### Goal of the exercise
Quote exactly, and only, the lines from the one with "make_eyes(looks, head)" down to the one with "imported = [obj", both included.

### Supplied material
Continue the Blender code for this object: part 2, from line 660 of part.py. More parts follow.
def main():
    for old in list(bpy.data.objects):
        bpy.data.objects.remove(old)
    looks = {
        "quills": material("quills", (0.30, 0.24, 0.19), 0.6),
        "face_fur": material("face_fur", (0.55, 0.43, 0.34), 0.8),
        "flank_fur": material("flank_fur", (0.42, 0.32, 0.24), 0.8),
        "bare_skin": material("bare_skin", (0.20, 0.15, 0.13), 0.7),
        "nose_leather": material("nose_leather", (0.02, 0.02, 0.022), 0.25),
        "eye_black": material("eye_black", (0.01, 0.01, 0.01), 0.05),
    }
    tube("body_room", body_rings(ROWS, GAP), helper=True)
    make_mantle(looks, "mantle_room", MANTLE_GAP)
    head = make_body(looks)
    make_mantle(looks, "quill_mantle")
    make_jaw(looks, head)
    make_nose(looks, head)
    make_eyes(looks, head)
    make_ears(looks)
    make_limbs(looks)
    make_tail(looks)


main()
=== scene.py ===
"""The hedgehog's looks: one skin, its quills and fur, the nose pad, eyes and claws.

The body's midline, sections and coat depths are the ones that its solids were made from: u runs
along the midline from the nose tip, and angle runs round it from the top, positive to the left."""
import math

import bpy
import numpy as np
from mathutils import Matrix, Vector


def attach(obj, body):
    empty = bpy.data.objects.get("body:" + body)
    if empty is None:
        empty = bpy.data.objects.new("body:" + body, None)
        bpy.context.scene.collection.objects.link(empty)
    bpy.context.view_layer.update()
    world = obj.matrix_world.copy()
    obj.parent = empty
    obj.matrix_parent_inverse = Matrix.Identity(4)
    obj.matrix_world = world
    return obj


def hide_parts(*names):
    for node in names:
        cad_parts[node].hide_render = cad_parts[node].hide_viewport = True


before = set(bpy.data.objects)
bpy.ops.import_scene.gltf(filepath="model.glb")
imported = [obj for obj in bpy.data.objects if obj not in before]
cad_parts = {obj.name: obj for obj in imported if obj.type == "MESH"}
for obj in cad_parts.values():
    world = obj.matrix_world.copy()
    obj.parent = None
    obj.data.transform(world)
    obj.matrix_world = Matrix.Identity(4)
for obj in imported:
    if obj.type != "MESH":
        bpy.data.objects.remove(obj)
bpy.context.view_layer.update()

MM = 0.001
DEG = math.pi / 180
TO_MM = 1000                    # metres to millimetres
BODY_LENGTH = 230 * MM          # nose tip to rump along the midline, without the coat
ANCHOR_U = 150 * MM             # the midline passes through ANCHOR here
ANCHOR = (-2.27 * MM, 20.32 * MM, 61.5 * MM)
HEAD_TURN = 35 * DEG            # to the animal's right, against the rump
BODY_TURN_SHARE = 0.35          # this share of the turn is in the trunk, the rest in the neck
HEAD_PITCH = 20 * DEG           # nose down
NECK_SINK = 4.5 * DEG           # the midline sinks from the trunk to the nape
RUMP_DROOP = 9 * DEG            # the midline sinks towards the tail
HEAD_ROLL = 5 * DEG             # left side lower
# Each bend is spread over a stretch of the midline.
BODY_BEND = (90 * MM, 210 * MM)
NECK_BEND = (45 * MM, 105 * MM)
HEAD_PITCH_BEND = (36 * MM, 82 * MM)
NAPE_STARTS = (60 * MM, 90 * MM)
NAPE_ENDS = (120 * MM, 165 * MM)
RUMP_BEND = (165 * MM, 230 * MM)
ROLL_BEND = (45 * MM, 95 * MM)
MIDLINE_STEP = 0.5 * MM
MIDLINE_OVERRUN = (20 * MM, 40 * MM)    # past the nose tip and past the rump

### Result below
    make_eyes(looks, head)
    make_ears(looks)
    make_limbs(looks)
    make_tail(looks)


main()
=== scene.py ===
"""The hedgehog's looks: one skin, its quills and fur, the nose pad, eyes and claws.

The body's midline, sections and coat depths are the ones that its solids were made from: u runs
along the midline from the nose tip, and angle runs round it from the top, positive to the left."""
import math

import bpy
import numpy as np
from mathutils import Matrix, Vector


def attach(obj, body):
    empty = bpy.data.objects.get("body:" + body)
    if empty is None:
        empty = bpy.data.objects.new("body:" + body, None)
        bpy.context.scene.collection.objects.link(empty)
    bpy.context.view_layer.update()
    world = obj.matrix_world.copy()
    obj.parent = empty
    obj.matrix_parent_inverse = Matrix.Identity(4)
    obj.matrix_world = world
    return obj


def hide_parts(*names):
    for node in names:
        cad_parts[node].hide_render = cad_parts[node].hide_viewport = True


before = set(bpy.data.objects)
bpy.ops.import_scene.gltf(filepath="model.glb")
imported = [obj for obj in bpy.data.objects if obj not in before]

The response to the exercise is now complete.